= Parental leave in Italy =

In Italy, maternity leave is compulsory and women must take up to two months off from work before her due date and three months off after the baby's birth. In certain scenarios, women may ask their employers for more time off before the baby's due date if her pregnancy is considered at risk and if her workplace puts her health or her baby's in danger. In some instances, women can request to work up to one month before her due date with the approval of her doctor and employer. However, this means that she will have to take a total of four months off after the birth of her child.

== Paternity leave ==
Fathers are also obligated to take a ten-day paid leave of absence from work during the five months of maternity leave. The mother has the option to extend the father's paternal leave if she transfers one of her maternity days to him.

== Parental leave ==
One parent or both parents have the option to take up to 11 months of leave from work during the first eight years of their child's life. Parental leave allowance is significantly less than maternity leave allowance; parental leave is only 30% of one's wages.

==Maternity allowance==
These pensions are funded by the INPS (National Institute for Social Security) which are financed by the employers and employees through the rate established by the employment sector.

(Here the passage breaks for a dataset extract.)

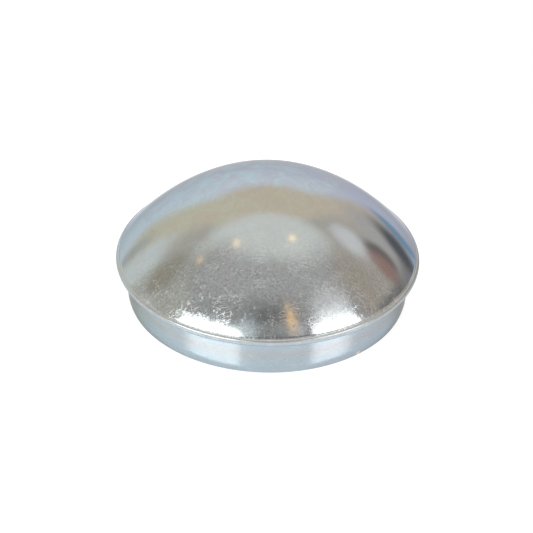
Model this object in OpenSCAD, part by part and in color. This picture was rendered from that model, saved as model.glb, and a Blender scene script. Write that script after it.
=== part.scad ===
// Hub grease cap: one round of sheet steel, drawn to a rounded cone, folded back under itself as a
// lip, and turned down from the lip into a skirt that presses into the hub's bore.
// Millimetres. Z is the cap's axis, with the skirt's free end at z = 0 and the crown on top.

/* [Sheet] */
// Thickness of the sheet
sheet = 1; // [0.7:0.1:1.4]

/* [Skirt] */
// Outside diameter of the skirt, which is that of the hub's bore
skirt_d = 76; // [56:0.5:100]
// Depth of the skirt, from the lip's underside to its free end
skirt_h = 10.6; // [5:0.1:24]
// Height of the lead-in, where the free end is drawn in
lead_h = 1.3; // [0.8:0.1:2.5]
// How far the lead-in draws the free end in, on the radius
lead_in = 0.35; // [0.1:0.05:0.6]
// Rounding of the free end's outer edge
rim_r = 0.25; // [0.1:0.05:0.5]

/* [Lip] */
// How far the lip stands out past the skirt
lip_over = 3.1; // [2.4:0.1:6]
// Radius outside the corner between the lip's underside and the skirt
seat_r = 0.4; // [0.2:0.1:0.8]
// How much of the lip shows outside the foot of the dome
lip_show = 0.8; // [0.6:0.05:0.95]
// Radius of the crease between the dome and the lip
crease_r = 0.25; // [0.1:0.05:0.5]

/* [Dome] */
// Outside radius of the crown
crown_r = 42; // [30:0.5:54]
// Slope at which the crown gives way to the flank, in degrees
crown_tilt = 29.5; // [22:0.5:36]
// Slope at which the flank gives way to the rounded edge, in degrees
flank_tilt = 50; // [45:0.5:54]
// Slope at which the dome meets the lip, in degrees
foot_tilt = 60; // [57:0.5:66]
// Outside radius of the rounded edge between the flank and the lip
edge_r = 4.5; // [2.5:0.5:8]

/* [Hidden] */
$fn = 144;
// How far a chord of the section may stand off its arc
smooth = 0.004;

skirt_r = skirt_d / 2;
lip_r = skirt_r + lip_over;

// The sheet turns back about this point, with its two layers pressed flat on each other
fold_c = [lip_r - sheet, skirt_h + sheet];
// The sheet turns down into the skirt about this one
seat_c = [skirt_r + seat_r, skirt_h - seat_r];

// The dome's foot is where its outer face runs into the round of the fold
foot_x = lip_r - lip_show;
foot = [foot_x, fold_c.y + sqrt(sheet ^ 2 - (foot_x - fold_c.x) ^ 2)];

// The flank's radius is what brings the crown, the flank and the edge out to the foot
flank_r = (foot.x - crown_r * sin(crown_tilt) - edge_r * (sin(foot_tilt) - sin(flank_tilt)))
    / (sin(flank_tilt) - sin(crown_tilt));

// Centres of the three arcs, each in line with the last one's end so that they run on smoothly
edge_c = foot - edge_r * normal(foot_tilt);
flank_c = edge_c + (edge_r - flank_r) * normal(flank_tilt);
crown_c = [0, flank_c.y + (flank_r - crown_r) * cos(crown_tilt)];

// The crease rolls between the edge's arc and the fold's
crease_c = beside(edge_c, edge_r + crease_r, fold_c, sheet + crease_r);
crease_start = bearing(crease_c - edge_c);
crease_end = bearing(crease_c - fold_c);

// The free end's rounding touches the lead-in's slope and the flat end
rim_x = skirt_r - lead_in;
lead_a = bearing([lead_in, lead_h]);
rim_c = [rim_x - rim_r * tan(lead_a / 2), rim_r];

// Unit vector in a direction counted from the radius towards the axis
function dir(a) = [cos(a), sin(a)];

// Outward normal of the dome where its slope is t
function normal(t) = dir(90 - t);

// Direction of a vector
function bearing(v) = atan2(v.y, v.x);

// Point at distance a from p and distance b from q, on the left of the way from p to q
function beside(p, a, q, b) =
    let (
        gap = norm(q - p),
        way = (q - p) / gap,
        along = (a ^ 2 - b ^ 2 + gap ^ 2) / (2 * gap),
        aside = sqrt(a ^ 2 - along ^ 2)
    )
    p + along * way + aside * [-way.y, way.x];

// Points of an arc about c from one direction to another, without the last, which is the start of
// the stretch that follows
function arc(c, r, from, to) =
    let (steps = max(2, ceil(abs(to - from) / (2 * acos(1 - smooth / r)))))
    [for (i = [0 : steps - 1]) c + r * dir(from + (to - from) * i / steps)];

// The sheet's outer face, from the pole over the dome and round the lip to the free end
function outer_face() = concat(
    arc(crown_c, crown_r, 90, 90 - crown_tilt),
    arc(flank_c, flank_r, 90 - crown_tilt, 90 - flank_tilt),
    arc(edge_c, edge_r, 90 - flank_tilt, crease_start),
    arc(crease_c, crease_r, crease_start + 180, crease_end + 180),
    arc(fold_c, sheet, crease_end, -90),
    [[fold_c.x, skirt_h]],
    arc(seat_c, seat_r, 90, 180),
    [[skirt_r, seat_c.y], [skirt_r, lead_h]],
    arc(rim_c, rim_r, lead_a - 90, -90),
    [[rim_c.x, 0]]
);

// The sheet's inner face, from the free end up over the lip's lower layer, into the root of the
// fold and back to the pole
function inner_face() = concat(
    [[rim_x - sheet, 0], [skirt_r - sheet, lead_h]],
    arc(seat_c, seat_r + sheet, 180, 90),
    [[seat_c.x, fold_c.y], fold_c],
    arc(edge_c, edge_r - sheet, 90 - foot_tilt, 90 - flank_tilt),
    arc(flank_c, flank_r - sheet, 90 - flank_tilt, 90 - crown_tilt),
    arc(crown_c, crown_r - sheet, 90 - crown_tilt, 90),
    [[0, crown_c.y + crown_r - sheet]]
);

// The pressing: its section turned about the axis
module cap() {
    color([0.76, 0.79, 0.81])
        rotate_extrude()
            polygon(concat(outer_face(), inner_face()));
}

cap();
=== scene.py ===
"""A pressed hub grease cap in zinc-plated steel, on a plain pale floor under soft studio light."""
import logging
import math
from dataclasses import dataclass, field
from enum import Enum
from typing import Callable, Sequence

import bpy
from mathutils import Matrix, Vector
from mathutils.kdtree import KDTree


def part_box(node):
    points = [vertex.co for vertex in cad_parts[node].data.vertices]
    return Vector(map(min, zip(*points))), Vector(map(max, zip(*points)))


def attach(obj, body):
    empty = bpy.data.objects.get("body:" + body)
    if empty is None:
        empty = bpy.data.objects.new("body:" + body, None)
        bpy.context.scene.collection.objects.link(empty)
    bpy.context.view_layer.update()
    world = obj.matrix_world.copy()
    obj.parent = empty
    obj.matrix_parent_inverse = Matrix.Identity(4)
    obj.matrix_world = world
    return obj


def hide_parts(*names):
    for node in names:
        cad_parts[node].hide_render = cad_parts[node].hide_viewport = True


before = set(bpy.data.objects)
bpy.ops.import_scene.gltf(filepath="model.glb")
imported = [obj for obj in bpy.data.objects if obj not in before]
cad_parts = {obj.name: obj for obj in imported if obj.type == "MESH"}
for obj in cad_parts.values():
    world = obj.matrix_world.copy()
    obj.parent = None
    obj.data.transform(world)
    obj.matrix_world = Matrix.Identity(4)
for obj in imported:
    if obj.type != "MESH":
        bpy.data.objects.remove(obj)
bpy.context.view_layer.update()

log = logging.getLogger("hub_grease_cap")

Point = tuple[float, float]
Colour = tuple[float, float, float]

MM = 0.001

# Places of the colour sockets on a Mix node
MIX_LOW, MIX_HIGH, MIX_RESULT = 6, 7, 2
# Middle value of a Noise texture
NOISE_MIDDLE = 0.5


@dataclass(frozen=True)
class Texture:
    """Settings of a Noise texture, and the values at which a mask cut from it is 0 and 1."""

    scale: float
    detail: float
    roughness: float = 0.5
    distortion: float = 0.0
    span: Point = (0.0, 1.0)


# How far the plate's film shifts along its tints from the cap's left to its right, for each metre
FILM_LEAN = 4.2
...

Workers can either be paid from INPS or through the employer who is compensated by the INPS. During the five-month leave, women are paid up to 80% of their wage but companies usually pay for the remainder 20%.

== International minimum standards ==
The Maternity Protection Convention, 2000 requires at least 14 weeks of maternity leave. In the European Union, the Pregnant Workers Directive requires at least 14 weeks of maternity leave; while the Work–Life Balance Directive requires at least 10 days of paternity leave, as well as at least 4 months of parental leave, with 2 months being non-transferable.